** Start of Records **
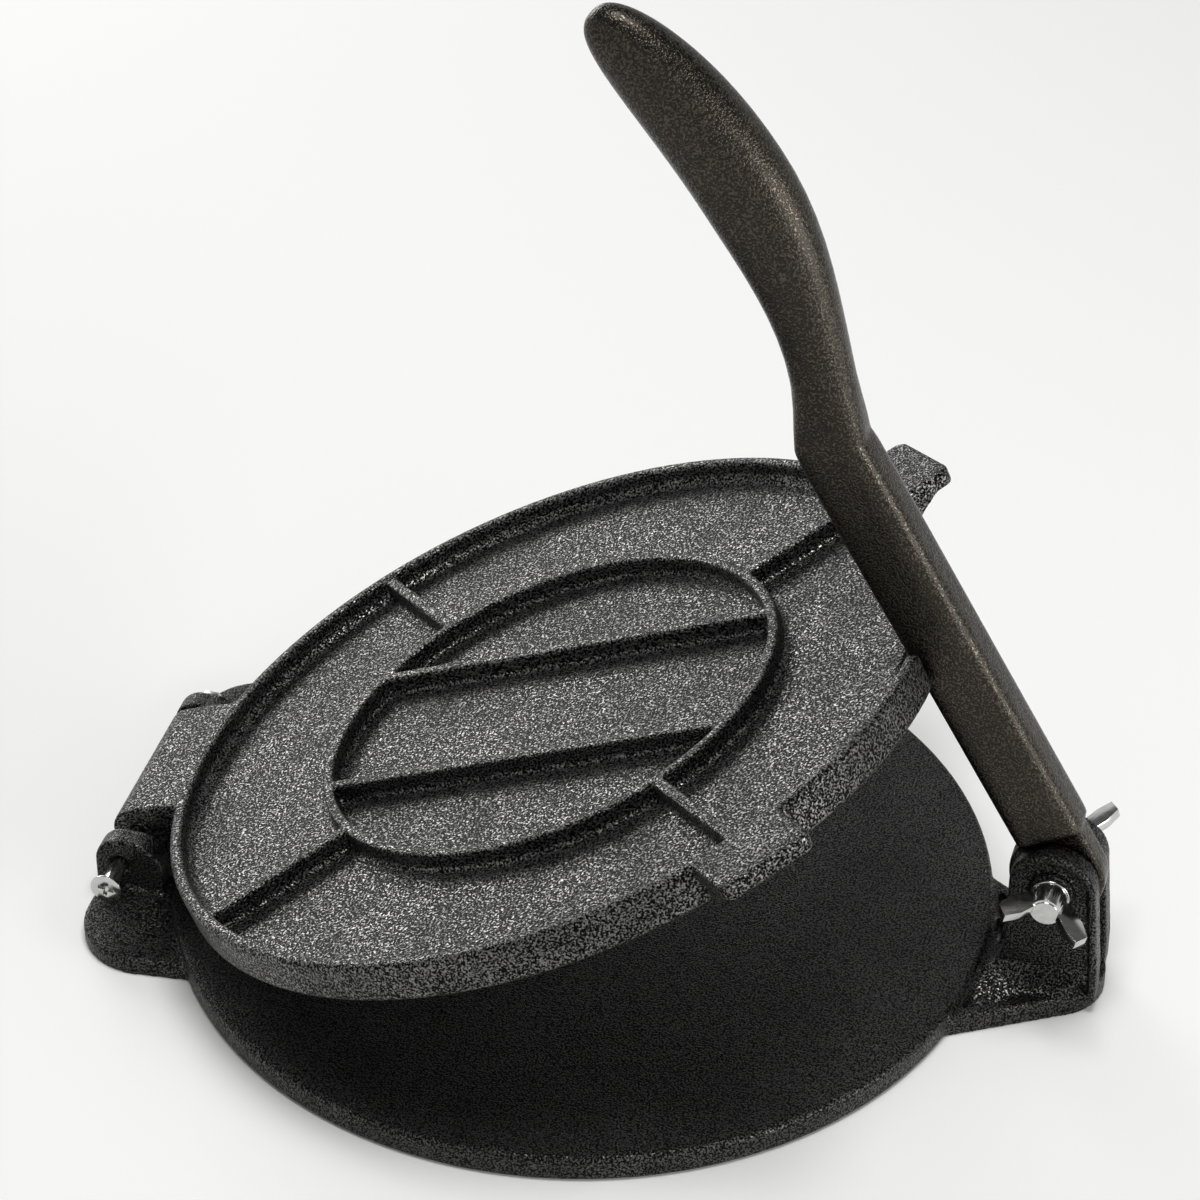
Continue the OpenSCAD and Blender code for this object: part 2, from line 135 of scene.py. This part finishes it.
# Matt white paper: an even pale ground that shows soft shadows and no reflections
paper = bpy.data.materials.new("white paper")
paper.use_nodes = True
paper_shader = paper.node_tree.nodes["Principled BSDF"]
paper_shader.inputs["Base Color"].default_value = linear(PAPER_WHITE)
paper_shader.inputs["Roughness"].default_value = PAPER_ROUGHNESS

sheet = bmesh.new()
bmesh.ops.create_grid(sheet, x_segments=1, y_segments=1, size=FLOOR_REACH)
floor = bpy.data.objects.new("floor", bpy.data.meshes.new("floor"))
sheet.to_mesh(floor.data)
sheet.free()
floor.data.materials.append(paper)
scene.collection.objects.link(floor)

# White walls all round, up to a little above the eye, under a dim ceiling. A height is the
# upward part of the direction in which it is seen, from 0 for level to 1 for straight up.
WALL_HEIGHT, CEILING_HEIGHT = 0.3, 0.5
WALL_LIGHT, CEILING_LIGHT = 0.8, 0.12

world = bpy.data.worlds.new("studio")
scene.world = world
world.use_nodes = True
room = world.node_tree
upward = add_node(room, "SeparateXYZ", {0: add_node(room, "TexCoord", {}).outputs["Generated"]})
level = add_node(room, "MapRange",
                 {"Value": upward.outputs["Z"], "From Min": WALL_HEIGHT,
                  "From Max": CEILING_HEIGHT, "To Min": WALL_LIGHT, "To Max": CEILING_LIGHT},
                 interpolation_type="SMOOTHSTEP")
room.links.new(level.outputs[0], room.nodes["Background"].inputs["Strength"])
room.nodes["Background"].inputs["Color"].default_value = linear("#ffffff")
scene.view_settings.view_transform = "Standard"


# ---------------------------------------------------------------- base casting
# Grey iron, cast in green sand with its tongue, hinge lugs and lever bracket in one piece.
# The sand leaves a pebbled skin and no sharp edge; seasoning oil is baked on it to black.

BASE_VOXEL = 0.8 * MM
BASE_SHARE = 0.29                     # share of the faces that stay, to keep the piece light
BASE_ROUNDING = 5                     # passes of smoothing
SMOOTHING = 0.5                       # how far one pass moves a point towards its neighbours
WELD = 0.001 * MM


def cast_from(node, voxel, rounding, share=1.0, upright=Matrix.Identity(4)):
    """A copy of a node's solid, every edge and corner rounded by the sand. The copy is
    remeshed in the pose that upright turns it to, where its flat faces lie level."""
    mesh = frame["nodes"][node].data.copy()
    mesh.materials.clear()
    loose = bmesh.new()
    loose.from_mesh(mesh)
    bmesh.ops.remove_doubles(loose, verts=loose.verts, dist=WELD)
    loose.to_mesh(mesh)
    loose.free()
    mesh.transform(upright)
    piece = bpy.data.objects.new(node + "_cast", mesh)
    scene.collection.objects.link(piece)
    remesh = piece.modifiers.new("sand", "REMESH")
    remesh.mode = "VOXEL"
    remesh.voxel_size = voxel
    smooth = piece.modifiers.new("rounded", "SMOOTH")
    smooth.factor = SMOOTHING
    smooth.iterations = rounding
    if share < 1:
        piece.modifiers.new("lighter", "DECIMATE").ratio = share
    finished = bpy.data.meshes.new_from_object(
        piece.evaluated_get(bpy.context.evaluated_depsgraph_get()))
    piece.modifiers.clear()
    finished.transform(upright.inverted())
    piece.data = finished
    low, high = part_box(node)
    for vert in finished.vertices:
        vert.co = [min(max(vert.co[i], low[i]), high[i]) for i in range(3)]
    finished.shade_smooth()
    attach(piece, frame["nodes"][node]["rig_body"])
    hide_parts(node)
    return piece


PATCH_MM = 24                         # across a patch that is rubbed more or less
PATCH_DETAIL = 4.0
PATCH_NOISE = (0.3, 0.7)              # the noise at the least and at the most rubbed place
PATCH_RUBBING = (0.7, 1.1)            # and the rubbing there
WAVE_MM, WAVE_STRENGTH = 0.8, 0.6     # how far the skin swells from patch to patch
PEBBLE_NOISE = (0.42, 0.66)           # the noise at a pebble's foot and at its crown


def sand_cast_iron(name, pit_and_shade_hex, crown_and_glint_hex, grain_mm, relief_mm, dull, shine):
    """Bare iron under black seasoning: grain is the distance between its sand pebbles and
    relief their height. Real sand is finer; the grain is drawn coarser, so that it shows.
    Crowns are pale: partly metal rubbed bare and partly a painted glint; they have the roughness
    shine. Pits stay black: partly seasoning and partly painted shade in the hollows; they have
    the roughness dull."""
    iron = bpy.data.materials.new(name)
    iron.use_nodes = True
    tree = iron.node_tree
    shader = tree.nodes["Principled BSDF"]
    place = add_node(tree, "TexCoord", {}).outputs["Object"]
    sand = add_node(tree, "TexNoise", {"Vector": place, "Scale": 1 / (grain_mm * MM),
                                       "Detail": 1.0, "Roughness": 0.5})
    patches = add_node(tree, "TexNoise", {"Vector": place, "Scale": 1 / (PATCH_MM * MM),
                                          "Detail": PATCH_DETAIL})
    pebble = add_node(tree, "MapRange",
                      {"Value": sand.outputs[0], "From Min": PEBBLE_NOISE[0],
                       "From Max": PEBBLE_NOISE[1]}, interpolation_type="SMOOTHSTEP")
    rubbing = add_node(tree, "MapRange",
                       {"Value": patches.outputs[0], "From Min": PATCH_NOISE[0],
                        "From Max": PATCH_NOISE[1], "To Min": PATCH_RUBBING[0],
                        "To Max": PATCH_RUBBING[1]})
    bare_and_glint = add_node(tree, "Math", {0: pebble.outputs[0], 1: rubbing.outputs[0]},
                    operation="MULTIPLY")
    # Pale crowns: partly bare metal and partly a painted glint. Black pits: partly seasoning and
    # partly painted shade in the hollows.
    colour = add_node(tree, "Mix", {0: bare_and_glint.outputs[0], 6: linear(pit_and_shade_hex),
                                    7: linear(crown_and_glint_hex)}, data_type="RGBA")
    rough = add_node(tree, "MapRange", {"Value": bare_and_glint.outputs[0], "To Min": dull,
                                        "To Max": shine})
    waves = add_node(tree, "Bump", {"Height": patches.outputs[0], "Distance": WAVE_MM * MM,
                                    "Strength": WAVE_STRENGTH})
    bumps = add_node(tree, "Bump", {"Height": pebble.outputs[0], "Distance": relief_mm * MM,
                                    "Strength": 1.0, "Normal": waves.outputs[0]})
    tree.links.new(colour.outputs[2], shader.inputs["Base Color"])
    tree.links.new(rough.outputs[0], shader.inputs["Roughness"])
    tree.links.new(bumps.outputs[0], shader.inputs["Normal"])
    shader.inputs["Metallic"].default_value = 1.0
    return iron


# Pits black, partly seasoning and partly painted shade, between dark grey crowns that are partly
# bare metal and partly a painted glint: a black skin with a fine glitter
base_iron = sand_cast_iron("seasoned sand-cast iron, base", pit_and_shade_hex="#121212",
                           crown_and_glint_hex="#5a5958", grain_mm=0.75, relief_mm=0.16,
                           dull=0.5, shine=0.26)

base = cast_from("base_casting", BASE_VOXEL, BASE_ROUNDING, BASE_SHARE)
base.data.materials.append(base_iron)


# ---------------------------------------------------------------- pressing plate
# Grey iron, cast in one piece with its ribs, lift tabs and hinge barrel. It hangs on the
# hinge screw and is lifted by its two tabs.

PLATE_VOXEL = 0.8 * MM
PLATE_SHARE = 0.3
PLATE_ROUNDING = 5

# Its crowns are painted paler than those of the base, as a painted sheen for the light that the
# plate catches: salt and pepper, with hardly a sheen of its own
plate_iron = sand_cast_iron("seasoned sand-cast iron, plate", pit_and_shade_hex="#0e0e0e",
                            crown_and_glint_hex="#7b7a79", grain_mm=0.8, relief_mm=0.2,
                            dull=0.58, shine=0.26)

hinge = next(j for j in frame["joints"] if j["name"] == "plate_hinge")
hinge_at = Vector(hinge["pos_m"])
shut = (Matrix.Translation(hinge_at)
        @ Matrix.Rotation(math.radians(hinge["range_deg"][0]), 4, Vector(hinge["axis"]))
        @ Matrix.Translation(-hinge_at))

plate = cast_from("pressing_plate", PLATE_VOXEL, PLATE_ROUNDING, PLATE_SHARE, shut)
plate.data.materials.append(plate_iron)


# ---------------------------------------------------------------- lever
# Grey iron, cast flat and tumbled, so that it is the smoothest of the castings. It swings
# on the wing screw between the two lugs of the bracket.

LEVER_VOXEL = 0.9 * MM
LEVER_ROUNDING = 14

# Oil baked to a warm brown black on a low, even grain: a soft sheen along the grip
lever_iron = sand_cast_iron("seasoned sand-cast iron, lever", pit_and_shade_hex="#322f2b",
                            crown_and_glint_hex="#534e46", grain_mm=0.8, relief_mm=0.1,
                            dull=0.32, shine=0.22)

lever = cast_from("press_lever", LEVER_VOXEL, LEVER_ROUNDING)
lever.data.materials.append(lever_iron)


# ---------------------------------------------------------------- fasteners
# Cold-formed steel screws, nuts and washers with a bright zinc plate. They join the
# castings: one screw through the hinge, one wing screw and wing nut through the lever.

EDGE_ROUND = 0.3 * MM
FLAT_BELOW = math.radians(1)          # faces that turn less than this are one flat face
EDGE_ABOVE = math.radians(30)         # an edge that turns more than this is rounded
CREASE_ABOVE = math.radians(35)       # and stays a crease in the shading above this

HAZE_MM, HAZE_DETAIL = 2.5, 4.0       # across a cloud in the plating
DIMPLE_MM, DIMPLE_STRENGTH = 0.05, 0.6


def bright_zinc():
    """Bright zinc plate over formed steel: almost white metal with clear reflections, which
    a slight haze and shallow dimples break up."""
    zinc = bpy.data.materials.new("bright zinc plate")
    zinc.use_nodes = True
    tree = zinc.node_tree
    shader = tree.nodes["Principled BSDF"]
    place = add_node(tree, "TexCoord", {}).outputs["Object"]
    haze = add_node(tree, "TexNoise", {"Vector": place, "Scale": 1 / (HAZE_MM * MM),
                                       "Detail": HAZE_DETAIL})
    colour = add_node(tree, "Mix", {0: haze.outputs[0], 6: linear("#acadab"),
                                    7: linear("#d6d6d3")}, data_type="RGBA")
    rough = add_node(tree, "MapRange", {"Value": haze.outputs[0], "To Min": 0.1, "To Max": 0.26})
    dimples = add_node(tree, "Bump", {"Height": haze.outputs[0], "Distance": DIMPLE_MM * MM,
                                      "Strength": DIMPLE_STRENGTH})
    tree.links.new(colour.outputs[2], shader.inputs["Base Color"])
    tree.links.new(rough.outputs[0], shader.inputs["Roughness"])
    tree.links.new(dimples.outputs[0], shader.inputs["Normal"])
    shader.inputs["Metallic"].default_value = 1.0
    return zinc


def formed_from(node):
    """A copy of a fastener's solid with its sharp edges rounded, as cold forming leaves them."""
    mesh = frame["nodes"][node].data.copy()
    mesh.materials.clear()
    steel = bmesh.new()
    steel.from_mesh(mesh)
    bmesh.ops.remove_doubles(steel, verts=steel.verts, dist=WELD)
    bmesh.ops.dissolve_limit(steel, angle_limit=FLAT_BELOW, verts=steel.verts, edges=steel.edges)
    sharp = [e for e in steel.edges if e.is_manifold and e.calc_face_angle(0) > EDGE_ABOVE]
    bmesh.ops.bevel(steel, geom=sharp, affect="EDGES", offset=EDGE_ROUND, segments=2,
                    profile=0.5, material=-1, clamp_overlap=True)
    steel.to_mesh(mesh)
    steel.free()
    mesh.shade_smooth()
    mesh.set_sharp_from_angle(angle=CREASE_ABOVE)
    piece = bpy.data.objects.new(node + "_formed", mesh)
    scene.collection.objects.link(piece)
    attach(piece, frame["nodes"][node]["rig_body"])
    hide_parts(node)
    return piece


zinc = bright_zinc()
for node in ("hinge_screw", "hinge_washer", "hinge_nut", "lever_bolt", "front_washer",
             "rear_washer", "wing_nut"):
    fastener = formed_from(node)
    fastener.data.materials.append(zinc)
** End of Records **
** Start of Records **
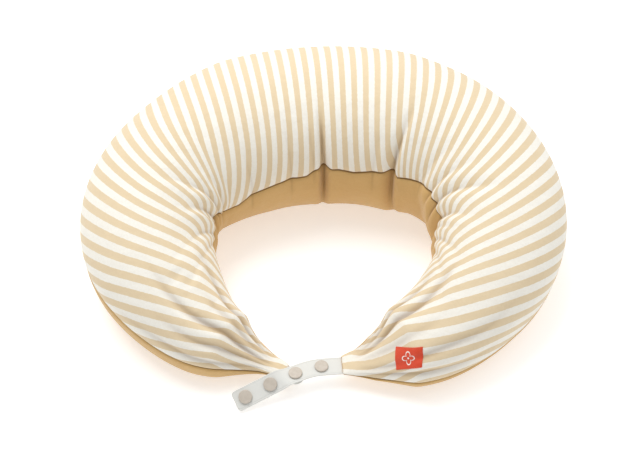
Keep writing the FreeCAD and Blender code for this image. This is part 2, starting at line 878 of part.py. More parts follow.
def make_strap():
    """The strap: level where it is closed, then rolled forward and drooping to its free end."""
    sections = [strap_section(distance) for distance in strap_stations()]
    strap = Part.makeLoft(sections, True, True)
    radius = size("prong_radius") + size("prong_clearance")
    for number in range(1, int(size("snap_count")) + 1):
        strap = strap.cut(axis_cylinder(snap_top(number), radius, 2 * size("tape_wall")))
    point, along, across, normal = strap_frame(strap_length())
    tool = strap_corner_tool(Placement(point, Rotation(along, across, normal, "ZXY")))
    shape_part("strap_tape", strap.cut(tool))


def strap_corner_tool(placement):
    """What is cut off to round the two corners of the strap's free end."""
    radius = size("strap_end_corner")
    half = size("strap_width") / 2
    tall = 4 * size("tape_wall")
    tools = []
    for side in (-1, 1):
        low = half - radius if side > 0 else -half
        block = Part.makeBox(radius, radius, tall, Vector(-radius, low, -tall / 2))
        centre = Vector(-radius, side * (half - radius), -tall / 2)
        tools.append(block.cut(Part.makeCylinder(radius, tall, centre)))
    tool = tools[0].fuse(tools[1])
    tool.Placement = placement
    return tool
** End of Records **
Written task:
Please return, exactly as they appear, the lines starting at the one that contains "Keep writing the" and ending at the one that contains "return tool".

Result of the task:
Keep writing the FreeCAD and Blender code for this image. This is part 2, starting at line 878 of part.py. More parts follow.
def make_strap():
    """The strap: level where it is closed, then rolled forward and drooping to its free end."""
    sections = [strap_section(distance) for distance in strap_stations()]
    strap = Part.makeLoft(sections, True, True)
    radius = size("prong_radius") + size("prong_clearance")
    for number in range(1, int(size("snap_count")) + 1):
        strap = strap.cut(axis_cylinder(snap_top(number), radius, 2 * size("tape_wall")))
    point, along, across, normal = strap_frame(strap_length())
    tool = strap_corner_tool(Placement(point, Rotation(along, across, normal, "ZXY")))
    shape_part("strap_tape", strap.cut(tool))


def strap_corner_tool(placement):
    """What is cut off to round the two corners of the strap's free end."""
    radius = size("strap_end_corner")
    half = size("strap_width") / 2
    tall = 4 * size("tape_wall")
    tools = []
    for side in (-1, 1):
        low = half - radius if side > 0 else -half
        block = Part.makeBox(radius, radius, tall, Vector(-radius, low, -tall / 2))
        centre = Vector(-radius, side * (half - radius), -tall / 2)
        tools.append(block.cut(Part.makeCylinder(radius, tall, centre)))
    tool = tools[0].fuse(tools[1])
    tool.Placement = placement
    return tool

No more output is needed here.